Web3.0とは何か?曖昧な定義とこれからの可能性

2014年、ギャビン・ウッド氏のブログに書かれたWeb3.0の定義は、依然として曖昧なまま今日に至る。再三に渡って、私個人が認識しているWeb3.0の定義について語ってきてはいるものの、改めて明記するば、「ブロックチェーン・メタバース・あたらしいワールドワイドウェブ」、以上の3つの領域がWeb3.0に内包されるテクノロジーであると考えている。

ブロックチェーンと既存技術のシンギュラリティ

そのなかでも、ブロックチェーンと既存の技術がかけ合わさることによるある種のシンギュラリティが期待をされてきただろうし、私も期待してきた。しかしながら、10年の歳月を経た現在も、これといって大きな特異点には至っていないというのが、大方の見立てだと思う。

web3を構成する分野のイメージ

Web3.0の本命はAIか?

頭を柔らかくして、Web3.0の本命がブロックチェーンではないと仮定したらどうだろう。ワールドワイドウェブはインターネット上で情報を共有するためのシステムのことを指すのが一般的である。細かいところでいえば、インターネットはコンピュータネットワークそのものであり、ワールドワイドウェブはその上で動作する1つのサービスと定義されることが多いようだ。

AIがWeb3.0の未来を形作る可能性

ウェブに限定されるわけではないものの、AIはウェブを介して提供されることも多い。ウェブの一部として利用される技術の1つとみることはできそうだ。言葉遊びのようになってしまったが、つまるところ、AIをWeb3.0の本命として解釈するのはどうだろう。こんなことをいうと、有識者の人に怒られそうだが、今回はコラムとしてお付き合いいただきたい。

八木編集長FOCUS

AIスタートアップ「Sakana AI」が示す未来

2024年9月17日、AIスタートアップの「Sakana AI」がシリーズAで資金調達を行った。資金は、三菱UFJフィナンシャル・グループや三井住友銀行、みずほフィナンシャルグループ、NEC、KDDI、富士通などの大手企業および投資家と名だたる面々が名を連ねた。8月には、シリコンバレーの有力VCであるNew Enterprise Associates(NEA)、Khosla Ventures、Lux Capital、Translink Capital、500 Globalと、NVIDIAからの出資を発表。これらと今回の出資の総額で調達額は300億円規模となった。

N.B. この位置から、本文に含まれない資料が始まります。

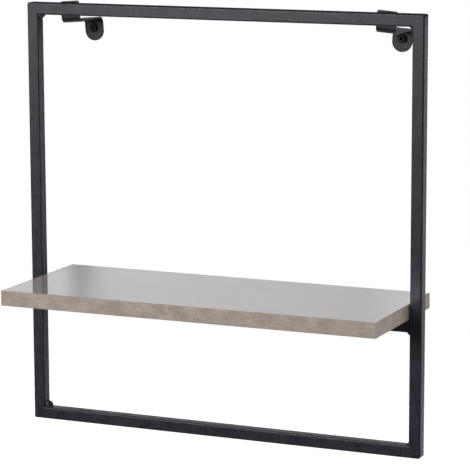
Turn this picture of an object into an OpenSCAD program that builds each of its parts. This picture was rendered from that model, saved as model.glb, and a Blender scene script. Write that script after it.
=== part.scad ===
/* [Frame] */
// Outer width of the square-tube frame
frame_w = 442; // [360:1:600]
// Outer height of the frame
frame_h = 450; // [360:1:600]
// Outside of the square tube, across its flats
tube = 12.7; // [10:0.1:16]
// Wall thickness of the tube
tube_wall = 1.2; // [0.9:0.1:1.8]
// Inside corner radius of the tube's section
tube_inner_r = 0.4; // [0.2:0.1:1]
// Radius ground on the outer corners of the welded frame
frame_corner_r = 2.8; // [0.5:0.1:4]
// Distance from the wall to the back of the frame
stand_off = 53.8; // [40:0.1:75]
// Leg of the weld bead in each inner corner of the frame
corner_weld = 4.5; // [2:0.1:8]

/* [Rail] */
// Height of the rail's underside above the bottom of the frame
rail_h = 130; // [60:1:300]
// Leg of the weld bead under each end of the rail
rail_weld = 3.6; // [2:0.1:7]

/* [Board] */
// Thickness of the finished board
board_t = 16; // [12:0.5:25]
// Depth of the board, from the wall to its front edge
board_depth = 160; // [130:1:220]
// Gap between each end of the board and the post beside it
board_end_gap = 1.3; // [0.5:0.1:4]
// Thickness of the decor sheets on the top and bottom faces
face_sheet_t = 0.6; // [0.3:0.1:1.2]
// Thickness of the edge bands
edge_band_t = 1; // [0.4:0.1:2]

/* [Wall brackets] */
// Width of the bracket strip
strip_w = 21.5; // [16:0.5:26]
// Thickness of the bracket strip
strip_t = 2; // [1.5:0.1:3]
// Inside radius of both bends
bend_r = 4; // [1:0.1:4.5]
// Distance from the side of the frame to the wall screw
screw_inset = 46; // [38:0.5:90]
// Turn of each bracket about the depth axis, inner edge up, in degrees
bracket_turn = 4.5; // [0:0.5:6]
// Rise of the bracket plate above the top tube, at its middle
plate_rise = 1.6; // [1.2:0.1:4]
// Drop from the underside of the top tube to the top of the bracket arm
arm_drop = 6.5; // [3.5:0.1:15]
// Drop from the underside of the arm to the wall screw
screw_drop = 9.3; // [8.5:0.1:16]
// Drop from the wall screw to the tip of the tab
tab_tip = 14; // [10:0.1:20]
// Corner radius at the top of the bracket plate
plate_corner_r = 2; // [0.5:0.1:4]
// Leg of the weld beads between bracket plate and top tube
plate_weld = 0.7; // [0.4:0.1:0.8]

/* [Wall screws] */
// Shank diameter of the wall screws
wall_screw_d = 4.4; // [3.5:0.1:5]
// Length of the wall screws under the head
wall_screw_len = 16; // [12:1:50]
// Length of the wall screws' points
wall_screw_point = 4; // [2:0.5:6]
// Head diameter of the wall screws
wall_head_d = 9.4; // [8:0.1:11]
// Head height of the wall screws
wall_head_h = 3; // [2.4:0.1:4]

/* [Board screws] */
// Distance between the two screws that hold the board to its rail
board_screw_spacing = 280; // [120:1:320]
// Shank diameter of the board screws
board_screw_d = 3.5; // [3:0.1:4.5]
// Depth that the board screws reach into the board
board_screw_bite = 12; // [8:0.5:18]
// Length of the board screws' points
board_screw_point = 3; // [2:0.5:5]
// Head diameter of the board screws
board_head_d = 7; // [6.5:0.1:8.5]
// Head height of the board screws
board_head_h = 2.5; // [2.2:0.1:3.5]

/* [Screw details] */
// How much smaller the plain neck under a screw's head is than its thread, in radius
neck_step = 0.4; // [0.2:0.05:0.6]
// Radial clearance round a screw in a metal part
metal_clear = 0.25; // [0.15:0.05:0.5]
// Radial clearance round a screw in the board
board_clear = 0.05; // [0.02:0.01:0.15]
// Radius on the rim of a screw head
head_round = 1.5; // [0.6:0.1:1.8]
// Span of the cross recess
recess_span = 4.8; // [3.5:0.1:5.5]
// Width of the cross recess's slots
recess_slot = 1.3; // [0.8:0.1:1.6]
// Depth of the cross recess
recess_depth = 1.8; // [1:0.1:1.9]
// Turn of the cross recess from upright, in degrees
recess_turn = 35; // [0:5:45]

/* [Hidden] */
$fn = 64;

frame_black = [0.15, 0.15, 0.165];
screw_black = [0.09, 0.09, 0.1];
decor_grey = [0.72, 0.72, 0.71];
edge_taupe = [0.6, 0.56, 0.52];
chipboard_tan = [0.68, 0.55, 0.38];

// How far a cutting shape runs past what it cuts
past = 1;
tube_outer_r = tube_inner_r + tube_wall;
tube_flat = tube - 2 * tube_outer_r;
inside_w = frame_w - 2 * tube;
inside_h = frame_h - 2 * tube;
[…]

AIスタートアップの中でも異彩を放つSakana AI

過去には、宇宙産業のスタートアップ「Astroscale」やバイオテクノロジー企業の「Spiber」も同規模の資金調達を行った事例はあるものの、かなりの期待がSakana AIに向いていることがうかがい知れる。同社は、2023年にデビッド・ハ氏とリオン・ジョーンズ氏によって東京で設立されたAIスタートアップで、進化的アルゴリズムや自然に基づくアプローチを取り入れ、効率的で持続可能なAIモデルを開発しているという。

進化するAI技術「AIコンステレーション」と「モデルマージ」

もう少し具体的にあげれば、複数の小型AIを連携させる「AIコンステレーション」や、異なるAIモデルを統合する「モデルマージ」技術を活用している。

「Sakana AI」を率いる注目の人物たち

デビッド・ハ氏は以前、Google Brainに所属し、同チームでAIの進化的アプローチや複雑系に関する研究を主導。リオン・ジョーンズ氏は、トランスフォーマー(Transformer)というAIモデルの基盤となる技術を提案したAI領域では有名な論文「Attention is All You Need」の共同著者として知られている。皆さんが触れる機会の多いであろう「ChatGPT」の“T”はこのトランスフォーマーからきている。これから彼らが生み出すあたらしいAIの形は注視していきたい。